1
votes

The YCSB Endpoint benchmark would have you believe that Cassandra is the golden child of Nosql databases. However, recreating the results on our own boxes (8 cores with hyperthreading, 60 GB memory, 2 500 GB SSD), we are having dismal read throughput for workload b (read mostly, aka 95% read, 5% update).

The cassandra.yaml settings are exactly the same as the Endpoint settings, barring the different ip addresses, and our disk configuration (1 SSD for data, 1 for a commit log). While their throughput is ~38,000 operations per second, ours is ~16,000 regardless (relatively) of the threads/number of client nodes. I.e. one worker node with 256 threads will report ~16,000 ops/sec, while 4 nodes will each report ~4,000 ops/sec

I've set the readahead value to 8KB for the SSD data drive. I'll put the custom workload file below.
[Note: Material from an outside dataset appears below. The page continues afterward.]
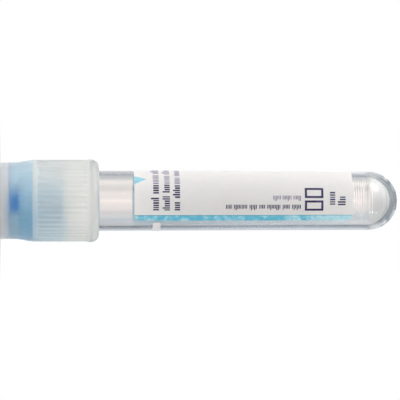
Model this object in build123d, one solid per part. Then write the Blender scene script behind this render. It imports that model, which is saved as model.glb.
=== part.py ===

When analyzing disk io & cpu usage with iostat, it seems that the reading throughput is consistently ~200,000 KB/s, which seems to suggest that the ycsb cluster throughput should be higher (records are 100 bytes). ~25-30% of cpu seems to be under %iowait, 10-25% in use by the user.

top and nload stats are not ostensibly bottlenecked (<50% memory usage, and 10-50 Mbits/sec for a 10 Gb/s link).

# The name of the workload class to use
workload=com.yahoo.ycsb.workloads.CoreWorkload

# There is no default setting for recordcount but it is
# required to be set.
# The number of records in the table to be inserted in
# the load phase or the number of records already in the
# table before the run phase.
recordcount=2000000000

# There is no default setting for operationcount but it is
# required to be set.
# The number of operations to use during the run phase.
operationcount=9000000

# The offset of the first insertion
insertstart=0
insertcount=500000000

core_workload_insertion_retry_limit = 10
core_workload_insertion_retry_interval = 1

# The number of fields in a record
fieldcount=10

# The size of each field (in bytes)
fieldlength=10

# Should read all fields
readallfields=true

# Should write all fields on update
writeallfields=false

fieldlengthdistribution=constant

readproportion=0.95

updateproportion=0.05

insertproportion=0

readmodifywriteproportion=0

scanproportion=0

maxscanlength=1000

scanlengthdistribution=uniform

insertorder=hashed

requestdistribution=zipfian
hotspotdatafraction=0.2

hotspotopnfraction=0.8
table=usertable

measurementtype=histogram

histogram.buckets=1000
timeseries.granularity=1000
1
Throughput is not scaling at all with respect to the number of clients. With 1 client, we get a set amount of ops/sec. When running 2 ycsb clients in parallel, each get throughput / 2 , 4 clients gets throughput / 4. Have set concurrent reads to 1024, as well as core & max connections in ycsb client to 1024. nload reveals no change in network traffic when adding clients (expect 2x traffic when going from 1 client to 2). Traffic is only ~20 Mbits, so definitely not bottlenecked. - Rdesmond
Compacting SSTables had no effect on performance. - Rdesmond
You should be more specific about what you are asking. - cabad

1 Answers

0
votes

The key was increasing native_transport_max_threads in the casssandra.yaml file.

Along with the increased settings in the comment (increasing connections in ycsb client as well as concurrent read/writes in cassandra), Cassandra jumped to ~80,000 ops/sec.